A servant is not above his teacher
- Matthew 10:23-24: When they persecute you in one town, flee to the next, for truly, I say to you, you will not have gone through all the towns of Israel before the Son of Man comes. “A disciple is not above his teacher, nor a servant above his master.”
- John 15:20: Remember the word that I said to you: ‘A servant is not greater than his master.’ If they persecuted me, they will also persecute you.
- Matthew 10:40: Whoever receives you receives me, and whoever receives me receives him who sent me.
- Mark 9:37: Whoever receives one such child in my name receives me, and whoever receives me, receives not me but him who sent me.
- John 13:20: Truly, truly, I say to you, whoever receives the one I send receives me, and whoever receives me receives the one who sent me.
- Matthew 7:7: Ask, and it will be given to you; seek, and you will find; knock, and it will be opened to you.
- John 6:24: Until now you have asked nothing in my name. Ask, and you will receive, that your joy may be full.
- Luke 16:29-31: But Abraham said, ‘They have Moses and the Prophets; let them hear them.’ And he said, ‘No, father Abraham, but if someone goes to them from the dead, they will repent.’ He said to him, ‘If they do not hear Moses and the Prophets, neither will they be convinced if someone should rise from the dead.’
- John 5:45-47: Do not think that I will accuse you to the Father. There is one who accuses you: Moses, on whom you have set your hope. For if you believed Moses, you would believe me; for he wrote of me. But if you do not believe his writings, how will you believe my words?
- Mark 13:23: But be on guard; I have told you all things beforehand.
- John 14:29: And now I have told you before it takes place, so that when it does take place you may believe.
- John 16:1-4: I have said all these things to you to keep you from falling away. They will put you out of the synagogues. Indeed, the hour is coming when whoever kills you will think he is offering service to God.

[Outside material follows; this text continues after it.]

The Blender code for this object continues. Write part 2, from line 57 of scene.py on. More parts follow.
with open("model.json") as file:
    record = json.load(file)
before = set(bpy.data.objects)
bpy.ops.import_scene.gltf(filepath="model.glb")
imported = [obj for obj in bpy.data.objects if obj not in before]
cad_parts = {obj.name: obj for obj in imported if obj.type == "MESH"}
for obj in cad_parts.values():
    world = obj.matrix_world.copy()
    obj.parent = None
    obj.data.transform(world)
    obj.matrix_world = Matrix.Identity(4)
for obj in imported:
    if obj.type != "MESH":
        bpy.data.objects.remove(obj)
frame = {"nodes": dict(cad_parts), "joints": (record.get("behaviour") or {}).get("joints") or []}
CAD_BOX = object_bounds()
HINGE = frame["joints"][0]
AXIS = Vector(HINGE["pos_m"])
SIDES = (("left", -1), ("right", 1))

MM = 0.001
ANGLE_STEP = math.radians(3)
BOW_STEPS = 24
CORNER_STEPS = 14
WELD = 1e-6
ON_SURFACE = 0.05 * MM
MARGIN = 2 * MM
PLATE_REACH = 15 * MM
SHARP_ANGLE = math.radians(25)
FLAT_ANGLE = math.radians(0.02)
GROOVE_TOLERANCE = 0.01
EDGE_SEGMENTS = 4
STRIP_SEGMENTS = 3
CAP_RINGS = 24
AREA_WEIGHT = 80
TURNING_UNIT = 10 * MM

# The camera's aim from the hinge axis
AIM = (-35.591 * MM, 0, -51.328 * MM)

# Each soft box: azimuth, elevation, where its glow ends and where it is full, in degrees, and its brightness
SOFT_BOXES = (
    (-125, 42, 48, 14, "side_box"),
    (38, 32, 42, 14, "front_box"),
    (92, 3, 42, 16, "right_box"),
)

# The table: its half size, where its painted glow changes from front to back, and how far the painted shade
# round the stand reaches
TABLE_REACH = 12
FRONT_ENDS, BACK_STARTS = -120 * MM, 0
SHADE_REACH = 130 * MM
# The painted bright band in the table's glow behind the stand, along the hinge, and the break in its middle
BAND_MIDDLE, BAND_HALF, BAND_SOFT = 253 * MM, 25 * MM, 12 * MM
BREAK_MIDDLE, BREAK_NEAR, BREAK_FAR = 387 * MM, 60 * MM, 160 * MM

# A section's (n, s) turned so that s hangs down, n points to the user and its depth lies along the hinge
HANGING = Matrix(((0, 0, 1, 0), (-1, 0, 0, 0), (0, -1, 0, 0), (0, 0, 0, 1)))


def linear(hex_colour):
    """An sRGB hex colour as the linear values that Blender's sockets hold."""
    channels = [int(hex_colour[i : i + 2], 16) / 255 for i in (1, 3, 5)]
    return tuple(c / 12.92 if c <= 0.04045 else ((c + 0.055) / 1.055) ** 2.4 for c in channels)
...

And they will do these things because they have not known the Father, nor me. But I have said these things to you, that when their hour comes you may remember that I told them to you.
38 Now as they went on their way, Jesus entered a village. And a woman named Martha welcomed him into her house. 39 And she had a sister called Mary, who sat at the Lord’s feet and listened to his teaching. 40 But Martha was distracted with much serving. And she went up to him and said, “Lord, do you not care that my sister has left me to serve alone? Tell her then to help me.” 41 But the Lord answered her, “Martha, Martha, you are anxious and troubled about many things, 42 but one thing is necessary. Mary has chosen the good portion, which will not be taken away from her.”

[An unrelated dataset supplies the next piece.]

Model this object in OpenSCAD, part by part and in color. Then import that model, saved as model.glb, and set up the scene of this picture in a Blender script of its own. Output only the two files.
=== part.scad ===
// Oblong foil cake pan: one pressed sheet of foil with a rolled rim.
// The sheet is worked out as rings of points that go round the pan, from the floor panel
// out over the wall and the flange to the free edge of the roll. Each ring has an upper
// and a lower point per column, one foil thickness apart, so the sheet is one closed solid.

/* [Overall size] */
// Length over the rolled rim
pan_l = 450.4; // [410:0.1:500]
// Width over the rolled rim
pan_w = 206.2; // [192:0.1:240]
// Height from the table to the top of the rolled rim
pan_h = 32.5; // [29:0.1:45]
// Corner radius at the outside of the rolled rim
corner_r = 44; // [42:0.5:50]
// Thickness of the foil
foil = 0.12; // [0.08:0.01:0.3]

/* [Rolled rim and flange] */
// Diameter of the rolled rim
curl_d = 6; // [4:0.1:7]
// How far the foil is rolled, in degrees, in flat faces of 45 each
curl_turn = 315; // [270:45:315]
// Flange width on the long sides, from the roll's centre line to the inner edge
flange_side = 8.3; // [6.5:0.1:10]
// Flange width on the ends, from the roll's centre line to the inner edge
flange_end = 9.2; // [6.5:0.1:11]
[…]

28 When she had said this, she went and called her sister Mary, saying in private, “The Teacher is here and is calling for you.” 29 And when she heard it, she rose quickly and went to him. 30 Now Jesus had not yet come into the village, but was still in the place where Martha had met him. 31 When the Jews who were with her in the house, consoling her, saw Mary rise quickly and go out, they followed her, supposing that she was going to the tomb to weep there. 32 Now when Mary came to where Jesus was and saw him, she fell at his feet, saying to him, “Lord, if you had been here, my brother would not have died.” 33 When Jesus saw her weeping, and the Jews who had come with her also weeping, he was deeply moved in his spirit and greatly troubled. 34 And he said, “Where have you laid him?” They said to him, “Lord, come and see.” 35 Jesus wept. 36 So the Jews said, “See how he loved him!” 37 But some of them said, “Could not he who opened the eyes of the blind man also have kept this man from dying?” Jesus Raises Lazarus 38 Then Jesus, deeply moved again, came to the tomb. It was a cave, and a stone lay against it. 39 Jesus said, “Take away the stone.” Martha, the sister of the dead man, said to him, “Lord, by this time there will be an odor, for he has been dead four days.” 40 Jesus said to her, “Did I not tell you that if you believed you would see the glory of God?”

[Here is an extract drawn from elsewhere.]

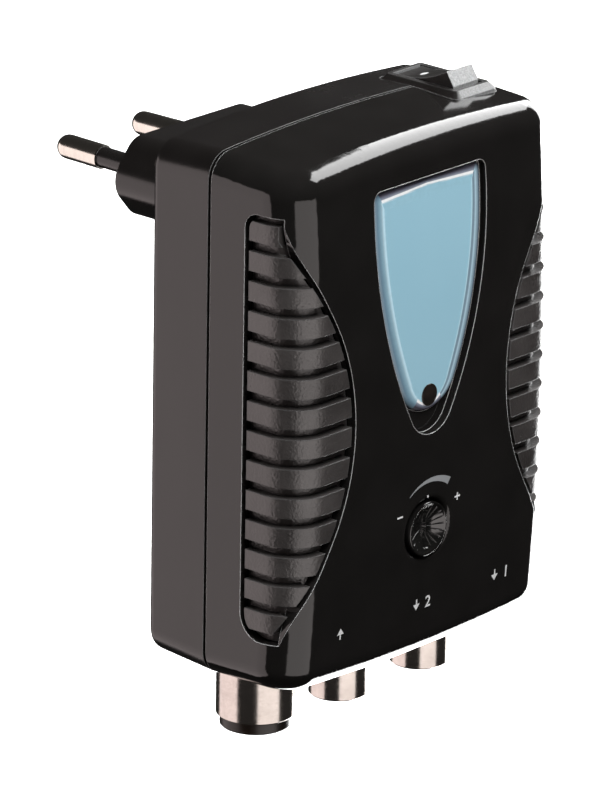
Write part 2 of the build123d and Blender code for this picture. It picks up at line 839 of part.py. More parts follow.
with BuildPart() as switch_housing:
    with BuildSketch(Plane.XY.offset(bezel_seat_z)):
        with Locations(switch_centre):
            RectangleRounded(bezel_width, bezel_length, bezel_corner_radius)
    extrude(amount=bezel_edge_z - bezel_seat_z)
    with BuildSketch(Plane.XY.offset(bezel_edge_z)):
        with Locations(switch_centre):
            RectangleRounded(bezel_width, bezel_length, bezel_corner_radius)
    with BuildSketch(Plane.XY.offset(bezel_top_z)):
        with Locations(switch_centre):
            RectangleRounded(
                bezel_width - 2 * bezel_slope, bezel_length - 2 * bezel_slope, bezel_corner_radius / 2
            )
    loft()
    with BuildSketch(Plane.XY.offset(switch_body_bottom)):
        with Locations(switch_centre):
            Rectangle(switch_body_width, switch_body_length)
    extrude(amount=bezel_seat_z - switch_body_bottom)
    with BuildSketch(Plane.XY.offset(rocker_pivot_z - rocker_swing + switch_floor_gap)):
        with Locations(switch_centre):
            Rectangle(chamber_width, chamber_length)
    extrude(amount=rocker_swing + bezel_top_z - rocker_pivot_z, mode=Mode.SUBTRACT)
    trunnion_span = rocker_width + 2 * (trunnion_length + trunnion_end_gap)
    with BuildSketch(Plane.YZ.offset(switch_x - trunnion_span / 2)):
        with Locations((-switch_depth, rocker_pivot_z)):
            Circle(trunnion_radius + running_gap)
    extrude(amount=trunnion_span, mode=Mode.SUBTRACT)
finish(switch_housing.part, "switch_housing")

with BuildPart() as rocker:
    with BuildSketch(rocker_plane):
        with BuildLine():
            ThreePointArc(
                (-rocker_tip_half_length, rocker_tip_height),
                (0, rocker_tip_height - rocker_dip),
                (rocker_tip_half_length, rocker_tip_height),
            )
            Polyline(
                (rocker_tip_half_length, rocker_tip_height),
                (rocker_heel_half_length, rocker_heel_height),
                (rocker_base_half_length, -rocker_base_drop),
                (-rocker_base_half_length, -rocker_base_drop),
                (-rocker_heel_half_length, rocker_heel_height),
                (-rocker_tip_half_length, rocker_tip_height),
            )
        make_face()
    extrude(amount=rocker_width / 2, both=True)
    with BuildSketch(rocker_plane):
        Circle(trunnion_radius)
    extrude(amount=rocker_width / 2 + trunnion_length, both=True)
finish(rocker.part, "rocker")

with BuildPart() as switch_terminals:
    with BuildSketch(Plane.XY.offset(switch_body_bottom)):
        with Locations(switch_centre):
            with GridLocations(0, terminal_pitch, 1, terminal_count):
                Rectangle(terminal_width, terminal_thickness)
    extrude(amount=-terminal_reach)
finish(switch_terminals.part, "switch_terminals")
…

Most men find it difficult to be silent at critical moments of their lives. And all this is particularly true of vehement and impulsive natures. Such persons speak promptly and speak unaffectedly, when they are under emotion. And such a character was St. Peter’s.
He is prompt and forward alike on the good side and on the bad side. On the one hand, a strong impulse of vigorous faith is displayed; on the other hand, he manifests a very wilful presumption.
We remember, as we ought to remember, the sin which followed this presumption. But we ought not forget the true, honest, ardent faith which inspired his rash promise.
There is nothing remotely literary about this aspect of Peter’s personality. We feel that we know him in this respect. He is like the annoying student who so often thinks he knows better than the teacher. In Peter’s case, this touch of arrogant aggressiveness is intertwined with his overwhelming love for Jesus. The combination is unmistakable, unique to Peter, and (again) consistent across all the Gospels.
It would be incredible if the Gospel authors had contrived to portray Peter again and again in ways that show such consistency of personality across such a variety of incidents. It is one thing to copy a story from someone else. It is another thing for several different authors to make the reader feel that he recognizes the character portrayal in entirely different scenes. This is the mark of historical memoirs. It places a stamp of truthfulness upon the reports.